_Task description_
In the listing below, find the line containing "for place, solid" and the line containing "bpy.context.scene.collection.objects.link(empty)". Repeat exactly those two lines and every line between them, nothing more.
═══ Dataset content ═══
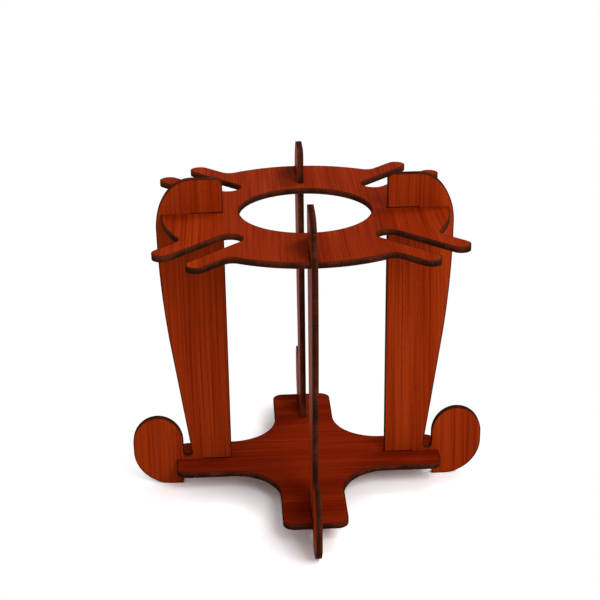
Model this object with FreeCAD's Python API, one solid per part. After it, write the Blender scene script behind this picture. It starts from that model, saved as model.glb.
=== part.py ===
import FreeCAD, Part
import math
import os

# A caddy for one wine bottle and four stemmed glasses, cut from flat laminated board.
# Four identical uprights stand round the bottle and are halved into two level plates:
# a cross that the bottle stands on, and a forked plate that hangs the glasses by their feet.
# Millimetres, +Z up, origin on the ground under the bottle's axis.

# Board, and the play of its halved joints on each side
board = 4.2
lap_play = 0.15

# The bottle that the caddy is made for, and the room round it in the forked plate
bottle_dia = 84.0
bottle_room = 3.2

# Upright, seen from its side: widths run outward from its inner edge, heights from the ground
height = 234.0
setback = 10.8
upright_width = 46.0
crown_width = 24.9
crown_height = 35.0
crown_nick = 4.2
waist_width = 28.8
flank_bend = 45.6

# Foot of the upright, outside a narrow notch
notch_width = 6.0
notch_floor = 2.8
foot_width = 36.2
toe_crown = 20.3
toe_side = 6.8
toe_round = 27.2
sole_length = 7.7
instep_length = 10.0
arm_lift = 7.5
arm_nick = 2.0

# Forked plate: a disc with a two-pronged fork on each diagonal, below the tops of the uprights
glass_plate_drop = 24.5
rim_inset = 3.8
stem_gap = 17.5
prong_width = 13.4
fork_web = 19.8
fork_length = 60.4
fork_fillet = 7.5

# Cross that the bottle stands on
bottle_plate_height = 19.6
tab_width = 44.6
tab_inset = 6.0
tab_corner = 7.5
cross_fillet = 33.0

# Heights and radii from the bottle's axis, worked out from the sizes above
glass_plate_height = height - glass_plate_drop
hole_radius = bottle_dia / 2 + bottle_room
inner_radius = hole_radius + setback
widest_radius = inner_radius + upright_width
waist_radius = inner_radius + waist_width
foot_inner_radius = waist_radius + notch_width
foot_radius = foot_inner_radius + foot_width
rim_radius = widest_radius - rim_inset
tab_radius = widest_radius - tab_inset
gap_radius = hole_radius + fork_web
fork_radius = gap_radius + fork_length
upper_lap_radius = (inner_radius + rim_radius) / 2
lower_lap_radius = (inner_radius + tab_radius) / 2

Z_AXIS = FreeCAD.Vector(0, 0, 1)
ORIGIN = FreeCAD.Vector(0, 0, 0)
QUARTER_TURN = 90
DIAGONAL = 45
SAME_PLACE = 0.01


def spot(x, y):
    return FreeCAD.Vector(x, y, 0)


def line(start, end):
    return Part.LineSegment(spot(*start), spot(*end)).toShape()


def arc(start, through, end):
    return Part.Arc(spot(*start), spot(*through), spot(*end)).toShape()


def bend(start, corner, end):
    """Part of an ellipse from start to end, tangent there to the sides of the corner."""
    first, middle, last = spot(*start), spot(*corner), spot(*end)
    turn = (middle - first).getAngle(last - middle)
    curve = Part.BezierCurve()
    curve.setPoles([first, middle, last])
    curve.setWeight(2, math.cos(turn / 2))
    return curve.toShape()


def box(length, width, thickness, x, y, z):
    return Part.makeBox(length, width, thickness, FreeCAD.Vector(x, y, z))


def disc(radius, thickness, x, y, z):
    return Part.makeCylinder(radius, thickness, FreeCAD.Vector(x, y, z))


def turned(shape, angle):
    copy = shape.copy()
    copy.rotate(ORIGIN, Z_AXIS, angle)
    return copy


def on_each_side(shape, first_angle=0):
    """Four copies of the shape, a quarter turn apart."""
    return [turned(shape, first_angle + side * QUARTER_TURN) for side in range(4)]


def corner_edges(shape, x, y, first_angle=0):
    """The plate's vertical edges at (x, y), turned by the angle, and at that place on its other sides."""
    corners = [corner.Point for corner in on_each_side(Part.Vertex(x, y, 0), first_angle)]
    return [edge for edge in shape.Edges for corner in corners
            if all(math.hypot(end.X - corner.x, end.Y - corner.y) < SAME_PLACE for end in edge.Vertexes)]


def upright_outline():
    """Outline in the upright's own plane, x outward from the bottle's axis and y upward."""
    heel = inner_radius + arm_nick
    heel_top = arm_lift + arm_nick
    top_nick = height - crown_nick
    widest_height = height - crown_height
    crown_start = widest_radius - crown_width
    notch_middle = waist_radius + notch_width / 2
    notch_bottom = bottle_plate_height + notch_floor
    notch_shoulder = notch_bottom + notch_width / 2
    toe_middle = foot_inner_radius + foot_width / 2
    toe_shoulder = toe_round + toe_side
    foot_height = toe_shoulder + toe_crown
    sole_outer = foot_radius - toe_round
    sole_inner = sole_outer - sole_length
    instep = sole_inner - instep_length
    widest = (widest_radius, widest_height)
    waist = (waist_radius, notch_shoulder)
    # The long outer edge leaves the widest point straight down, bends inward and runs straight to the waist
    flank_corner = (widest_radius, widest_height - flank_bend)
    bend_share = flank_bend / math.dist(flank_corner, waist)
    flank_start = tuple(a + bend_share * (b - a) for a, b in zip(flank_corner, waist))
    foot_side = (foot_inner_radius, notch_shoulder)
    toe_inside = (foot_inner_radius, toe_shoulder)
    toe_top = (toe_middle, foot_height)
    toe_outside = (foot_radius, toe_shoulder)
    return Part.Wire([
        line((inner_radius, heel_top), (inner_radius, top_nick)),
        bend((inner_radius, top_nick), (inner_radius, height), (inner_radius + crown_nick, height)),
        line((inner_radius + crown_nick, height), (crown_start, height)),
        bend((crown_start, height), (widest_radius, height), widest),
        bend(widest, flank_corner, flank_start),
        line(flank_start, waist),
        arc(waist, (notch_middle, notch_bottom), foot_side),
        line(foot_side, toe_inside),
        bend(toe_inside, (foot_inner_radius, foot_height), toe_top),
        bend(toe_top, (foot_radius, foot_height), toe_outside),
        line(toe_outside, (foot_radius, toe_round)),
        bend((foot_radius, toe_round), (foot_radius, 0), (sole_outer, 0)),
        line((sole_outer, 0), (sole_inner, 0)),
        bend((sole_inner, 0), (sole_inner, arm_lift), (instep, arm_lift)),
        line((instep, arm_lift), (heel, arm_lift)),
        bend((heel, arm_lift), (inner_radius, arm_lift), (inner_radius, heel_top)),
    ])


def upright_slot(plate_top, lap_radius):
    """The slot in an upright for a plate, which rests on the slot's lower face."""
    mouth = inner_radius - board
    return box(lap_radius - mouth, 2 * board, board + lap_play, mouth, -board, plate_top - board)


def upright():
    """One upright, standing across the +X side of the caddy."""
    solid = Part.Face(upright_outline()).extrude(board * Z_AXIS)
    solid.rotate(ORIGIN, FreeCAD.Vector(1, 0, 0), QUARTER_TURN)
    solid.translate(FreeCAD.Vector(0, board / 2, 0))
    solid = solid.cut(upright_slot(glass_plate_height, upper_lap_radius))
    return solid.cut(upright_slot(bottle_plate_height, lower_lap_radius))


def plate_slots(plate_top, lap_radius, edge_radius):
    """The slots that a plate's edge has for the four uprights."""
    slot_width = board + 2 * lap_play
    slot = box(edge_radius, slot_width, board, lap_radius, -slot_width / 2, plate_top - board)
    return on_each_side(slot)


def glass_plate():
    """The disc round the bottle, with a fork on each diagonal that takes a glass by its stem."""
    bottom = glass_plate_height - board
    prong_middle = (stem_gap + prong_width) / 2
    tip_middle = fork_radius - prong_width / 2
    fork_half = stem_gap / 2 + prong_width
    prong = box(tip_middle, prong_width, board, 0, prong_middle - prong_width / 2, bottom)
    prong = prong.fuse(disc(prong_width / 2, board, tip_middle, prong_middle, bottom))
    prongs = prong.fuse(prong.mirror(ORIGIN, FreeCAD.Vector(0, 1, 0)))
    plate = disc(rim_radius, board, 0, 0, bottom)
    plate = plate.fuse(on_each_side(prongs, DIAGONAL)).removeSplitter()
    throat = math.sqrt(rim_radius ** 2 - fork_half ** 2)
    for side in (-1, 1):
        plate = plate.makeFillet(fork_fillet, corner_edges(plate, throat, side * fork_half, DIAGONAL))
    gap_middle = gap_radius + stem_gap / 2
    gap = box(fork_length, stem_gap, board, gap_middle, -stem_gap / 2, bottom)
    gap = gap.fuse(disc(stem_gap / 2, board, gap_middle, 0, bottom))
    bottle_hole = disc(hole_radius, board, 0, 0, bottom)
    slots = plate_slots(glass_plate_height, upper_lap_radius, rim_radius)
    return plate.cut([bottle_hole] + on_each_side(gap, DIAGONAL) + slots)


def bottle_plate():
    """The cross that the bottle stands on, with a tab towards each upright."""
    half_tab = tab_width / 2
    bar = box(2 * tab_radius, tab_width, board, -tab_radius, -half_tab, bottle_plate_height - board)
    plate = bar.fuse(turned(bar, QUARTER_TURN)).removeSplitter()
    plate = plate.makeFillet(cross_fillet, corner_edges(plate, half_tab, half_tab))
    for side in (-1, 1):
        plate = plate.makeFillet(tab_corner, corner_edges(plate, tab_radius, side * half_tab))
    return plate.cut(plate_slots(bottle_plate_height, lower_lap_radius, tab_radius))


os.makedirs("parts", exist_ok=True)
glass_plate().exportStep("parts/glass_plate.step")
bottle_plate().exportStep("parts/bottle_plate.step")
for place, solid in zip(("right", "back", "left", "front"), on_each_side(upright())):
    solid.exportStep("parts/upright_" + place + ".step")
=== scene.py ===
import bmesh
import bpy
import math
from mathutils import Matrix, Vector


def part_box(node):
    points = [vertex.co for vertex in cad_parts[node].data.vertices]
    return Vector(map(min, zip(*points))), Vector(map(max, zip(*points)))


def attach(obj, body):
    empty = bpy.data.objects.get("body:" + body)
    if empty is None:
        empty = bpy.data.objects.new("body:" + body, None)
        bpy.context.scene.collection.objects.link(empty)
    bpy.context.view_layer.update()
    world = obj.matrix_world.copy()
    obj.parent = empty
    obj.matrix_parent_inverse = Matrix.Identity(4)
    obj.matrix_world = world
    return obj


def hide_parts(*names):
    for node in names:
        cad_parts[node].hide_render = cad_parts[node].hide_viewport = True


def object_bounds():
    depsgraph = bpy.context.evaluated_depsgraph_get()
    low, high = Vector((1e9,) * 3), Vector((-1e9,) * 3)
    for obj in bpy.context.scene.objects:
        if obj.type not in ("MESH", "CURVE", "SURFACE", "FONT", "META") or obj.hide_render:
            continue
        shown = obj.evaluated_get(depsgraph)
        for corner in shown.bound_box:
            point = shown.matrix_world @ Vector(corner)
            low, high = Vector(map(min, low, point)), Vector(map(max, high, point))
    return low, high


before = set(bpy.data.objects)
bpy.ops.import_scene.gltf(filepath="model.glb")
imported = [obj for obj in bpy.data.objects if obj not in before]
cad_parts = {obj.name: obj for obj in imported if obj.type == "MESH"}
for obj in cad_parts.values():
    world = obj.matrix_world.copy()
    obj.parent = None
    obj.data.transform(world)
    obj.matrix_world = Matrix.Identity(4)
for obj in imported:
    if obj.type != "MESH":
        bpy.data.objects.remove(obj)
cad_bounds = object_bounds()


# The uprights: four identical boards of 4 mm fibreboard with a cherry laminate on both faces, cut
# by laser. Each has a rounded horn on top, a long curved back, a narrow notch and a hooked foot.
# They stand a quarter turn apart, and their slots are halved into the slots of the two plates.
TO_RIGHT, TO_BACK, TO_FRONT, UPWARD = (1, 0, 0), (0, 1, 0), (0, -1, 0), (0, 0, 1)
QUARTER_TURN = math.pi / 2
UPRIGHT_MIDDLE = (0.0, 0.0, 0.0)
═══
_Result of the exercise_
for place, solid in zip(("right", "back", "left", "front"), on_each_side(upright())):
    solid.exportStep("parts/upright_" + place + ".step")
=== scene.py ===
import bmesh
import bpy
import math
from mathutils import Matrix, Vector


def part_box(node):
    points = [vertex.co for vertex in cad_parts[node].data.vertices]
    return Vector(map(min, zip(*points))), Vector(map(max, zip(*points)))


def attach(obj, body):
    empty = bpy.data.objects.get("body:" + body)
    if empty is None:
        empty = bpy.data.objects.new("body:" + body, None)
        bpy.context.scene.collection.objects.link(empty)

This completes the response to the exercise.